» Task statement
Output, please, exactly those lines of the listing that come before the line with "side starts.", along with that line itself.
===
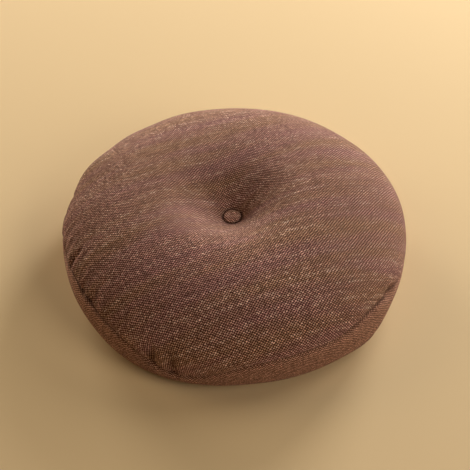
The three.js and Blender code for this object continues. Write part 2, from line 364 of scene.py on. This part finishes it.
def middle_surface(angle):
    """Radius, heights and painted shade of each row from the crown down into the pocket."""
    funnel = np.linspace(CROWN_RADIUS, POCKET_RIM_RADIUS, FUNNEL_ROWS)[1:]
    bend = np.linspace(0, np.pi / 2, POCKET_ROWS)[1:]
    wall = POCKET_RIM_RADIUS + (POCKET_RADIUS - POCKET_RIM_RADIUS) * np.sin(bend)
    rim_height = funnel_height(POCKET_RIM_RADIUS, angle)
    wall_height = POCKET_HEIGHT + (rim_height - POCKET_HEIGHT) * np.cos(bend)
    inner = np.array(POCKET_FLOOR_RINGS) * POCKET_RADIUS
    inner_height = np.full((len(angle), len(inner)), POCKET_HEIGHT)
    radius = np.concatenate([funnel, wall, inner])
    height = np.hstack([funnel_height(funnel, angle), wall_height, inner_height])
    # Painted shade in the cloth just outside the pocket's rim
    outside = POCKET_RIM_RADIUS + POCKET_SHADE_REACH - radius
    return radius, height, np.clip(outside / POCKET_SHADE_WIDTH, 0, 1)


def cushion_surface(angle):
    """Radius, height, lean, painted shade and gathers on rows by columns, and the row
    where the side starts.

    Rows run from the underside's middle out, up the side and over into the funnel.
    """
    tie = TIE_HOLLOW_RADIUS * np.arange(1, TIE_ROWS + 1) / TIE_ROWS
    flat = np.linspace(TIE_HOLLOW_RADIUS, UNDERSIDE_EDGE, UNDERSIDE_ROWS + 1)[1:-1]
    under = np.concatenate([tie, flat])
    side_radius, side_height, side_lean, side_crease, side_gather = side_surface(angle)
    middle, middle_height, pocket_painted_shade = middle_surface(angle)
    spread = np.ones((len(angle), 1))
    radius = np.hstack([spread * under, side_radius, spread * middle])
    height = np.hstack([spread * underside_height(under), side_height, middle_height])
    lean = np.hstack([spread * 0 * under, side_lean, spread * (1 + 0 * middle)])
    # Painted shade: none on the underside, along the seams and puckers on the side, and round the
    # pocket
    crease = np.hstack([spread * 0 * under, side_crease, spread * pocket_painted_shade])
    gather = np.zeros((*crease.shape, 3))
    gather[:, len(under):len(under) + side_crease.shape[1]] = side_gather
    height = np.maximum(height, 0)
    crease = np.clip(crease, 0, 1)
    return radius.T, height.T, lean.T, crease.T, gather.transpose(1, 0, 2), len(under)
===
» Output of the task
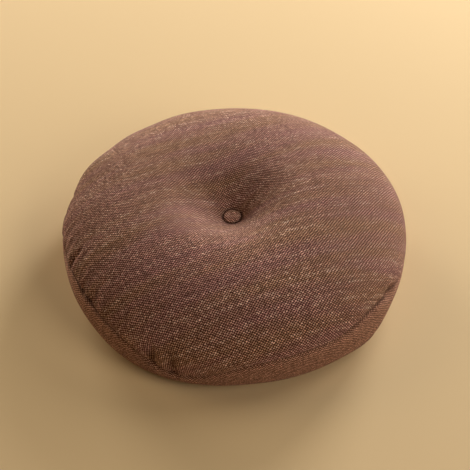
The three.js and Blender code for this object continues. Write part 2, from line 364 of scene.py on. This part finishes it.
def middle_surface(angle):
    """Radius, heights and painted shade of each row from the crown down into the pocket."""
    funnel = np.linspace(CROWN_RADIUS, POCKET_RIM_RADIUS, FUNNEL_ROWS)[1:]
    bend = np.linspace(0, np.pi / 2, POCKET_ROWS)[1:]
    wall = POCKET_RIM_RADIUS + (POCKET_RADIUS - POCKET_RIM_RADIUS) * np.sin(bend)
    rim_height = funnel_height(POCKET_RIM_RADIUS, angle)
    wall_height = POCKET_HEIGHT + (rim_height - POCKET_HEIGHT) * np.cos(bend)
    inner = np.array(POCKET_FLOOR_RINGS) * POCKET_RADIUS
    inner_height = np.full((len(angle), len(inner)), POCKET_HEIGHT)
    radius = np.concatenate([funnel, wall, inner])
    height = np.hstack([funnel_height(funnel, angle), wall_height, inner_height])
    # Painted shade in the cloth just outside the pocket's rim
    outside = POCKET_RIM_RADIUS + POCKET_SHADE_REACH - radius
    return radius, height, np.clip(outside / POCKET_SHADE_WIDTH, 0, 1)


def cushion_surface(angle):
    """Radius, height, lean, painted shade and gathers on rows by columns, and the row
    where the side starts.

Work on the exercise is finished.